Gezegenimiz büyük bir ekosistemi barındırıyor. Ve bu sene üzülerek gördük ki insan bu büyük sistemin içinde bir çay kaşığını doldurmayacak miktarda virüsle mücadelede zorlanacak kadar da zayıf. Doğa kendini korumayı bilir, hem de insana rağmen. Peki ya geleceğimiz? Çocuklarımız? Beş senedir oynadığım “Akciğer” oyunuyla bu konuyu anlatmaya çalışıyorum. Ve anladım ki bu dünyaya yeni çocuklar getirmeyi ve neslimizin devamını istiyorsak çok acil bir şeyler yapmalıyız. Ben çöplerimi ayrıştırıyorum, bulaşığımı sadece makinede yıkıyorum, kullanılmış yağları toplayıp gerekli yerlere ulaştırıyorum, kullanılmış pilleri pil toplama istasyonlarına bırakıyorum. Ufak şeyler olarak görülebilir ancak ekosistemimiz için önemli. Siz de bunları yapabilir, bunun yanı sıra su kaynakları, temiz hava ve sürdürülebilir tarım için acilen çalışmalara destek verebilirsiniz. “Akciğer”de de dediğimiz gibi ilk olarak ağaç dikmeliyiz. Çünkü iklim biziz ve derhal değişmeliyiz.
Sinem Güven: “Kızımı iklim bilinciyle yetiştiriyorum”
“İklim Biziz Değişeceğiz” dünyada yaşamın devam edebilmesi için istisnasız hepimizin hayatlarında acilen uygulamaya başlaması gereken bir proje. Ben öncelikle su ve elektrik tüketimine takıntılıyım. Gerekmeyen hiçbir ışığın açık bırakılmamasına, kapasitesini tamamen doldurmayan hiçbir elektrikli aletin çalıştırılmamasına, duşta gereğinden fazla kalınmamasına, diş fırçalarken suyun açık bırakılmamasına, gereksiz market ve eşya alışverişi yapılmamasına ve kullanılmayanların mutlaka el değiştirilerek sürdürülebilirliğe katkı sağlamasına, yürüme mesafesinde araba kullanılmamasına özen gösteriyorum. Evde veya restoranda artan yemeklerin atılmayıp sokak hayvanlarına verilmesi olmazsa olmazlarım. Bütün bunların içinde en önemlisi de kızıma rol model olarak onu bu bilinçte yetiştirmeye çalışıyorum. Çünkü esas iklim onlar!

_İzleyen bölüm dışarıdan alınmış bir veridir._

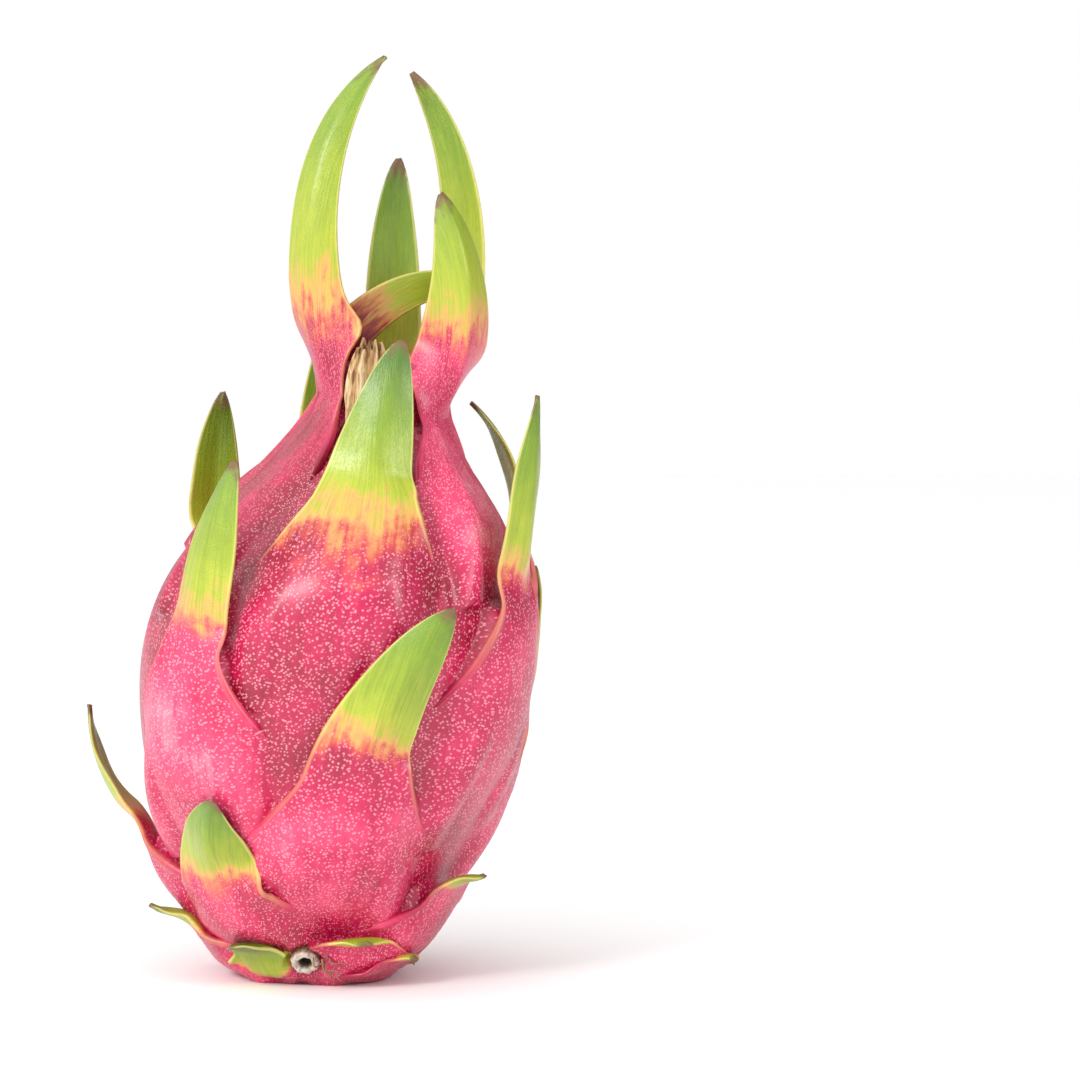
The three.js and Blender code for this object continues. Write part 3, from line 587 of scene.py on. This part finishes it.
def sheath_object(sizes):
    """The withered flower: rings round a slightly bent line, up the outside and down the
    inside. Each ring's radius is the sheath's, times folds that deepen upwards and twist,
    times fine wrinkles, and the mouth is torn by three sine waves round it."""
    foot, top, radius = (np.array(sizes.flower_foot) / MM, np.array(sizes.flower_top) / MM, sizes.flower_radius / MM)
    columns = 140
    share = np.concatenate([np.linspace(0, 1, 70), np.linspace(0.995, 0.84, 26)])
    inside = np.concatenate([np.zeros(70), np.linspace(0.12, 1, 26)])
    width = np.interp(share, [0, 0.25, 0.5, 0.72, 0.9, 1], [0.8, 0.98, 1, 0.9, 0.68, 0.5])
    depth = np.interp(share, [0, 0.25, 0.5, 0.72, 0.9, 1], [0.04, 0.08, 0.12, 0.16, 0.2, 0.22])
    angle = np.arange(columns) * 2 * np.pi / columns
    share, inside, width, depth = (values[:, None] for values in (share, inside, width, depth))
    folds = 1 + depth * np.cos(FLOWER_FOLDS * angle + share * 2)
    wrinkles = 1 - 0.035 * np.abs(np.sin(17 * angle + 5 * share)) - 0.02 * np.sin(29 * angle - 9 * share)
    reach = radius * width * folds * wrinkles - (0.55 + 0.9 * inside) * (inside > 0)
    torn = 1 - 0.07 * smooth(0.5, 1, share) * (1 + np.sin(3 * angle + 1) * np.sin(5 * angle) + 0.4 * np.sin(13 * angle))
    centre = foot + (top - foot) * (share * torn)[..., None]
    centre[..., 1] += 1.2 * np.sin(np.pi * share)
    ring = np.stack([np.cos(angle) + 0 * reach, np.sin(angle) + 0 * reach, 0 * reach], axis=-1)
    rings = centre + ring * np.maximum(reach, 0.4)[..., None]
    rows = len(share)
    count = rows * columns
    points = np.vstack([rings.reshape(-1, 3), [foot, rings[-1].mean(axis=0)]])
    faces = grid_faces(rows, columns, True) + cap_fans(0, count - columns, columns, count, count + 1)
    up = np.append((share + 0 * reach).ravel(), [0, 0.8])
    # fold is the folds' phase, -1 in their furrows, where the petal material paints shade.
    fold = np.append((np.cos(FLOWER_FOLDS * angle + share * 2) + 0 * reach).ravel(), [0, 0])
    return mesh_object("withered_flower", points, faces, marks={"up": up, "fold": fold})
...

Ferhat Arıcan: “Artık hata yapma lüksümüz yok”
Gideceğim yerlere çoğunlukla yürüyerek gidiyorum. Yerel üretim gıdaları tüketmeye ve yiyecek artıklarını minimumda tutmaya çalışıyorum. Bir sporcu olarak gün içerisinde çok fazla sıvı tüketiyorum, yanımdan hiçbir zaman ayırmadığım bir termosum var. Her zaman onu kullanmaya özen gösteriyorum. Geri dönüşümü mümkün ürünler kullanıyorum. İnsan Çağı olarak adlandırılan bir çağda yaşıyoruz. Doğanın kurallarına uyarak, aslında bizim onun misafiri olduğumuzu her zaman aklımızda tutarak yaşamalıyız. Biz jimnastikçiler madalyaya ulaşmak için her zaman kusursuz bir seri ortaya koymak durumundayız. Hata yapma lüksümüz hiçbir zaman yok. İçinde bulunduğumuz durumu da jimnastik branşına benzetiyorum. Geleceğimize sahip çıkmak için artık hata yapma lüksümüz yok. İsteklerimizle doğanın bize dayattığı kurallar arasındaki dengeyi çok iyi kurarak yaşamımıza devam etmeliyiz. Paris İklim Anlaşması’na imza atan tüm devletler gereklilikleri yerine getirse bile şansımızın yarı yarıya olduğu söyleniyor. Ortada çok büyük bir belirsizlik var. Bir an önce önlem almazsak daha da kötü sonuçlarla karşılaşabiliriz. Bu istikrarsızlığı yavaşlatmak veya durdurmak çok zor ama gelecek için bunu yapmalıyız. Gelecek nesillere dünyamızı yaşanamaz bir gezegen olarak bırakmaya hakkımız yok.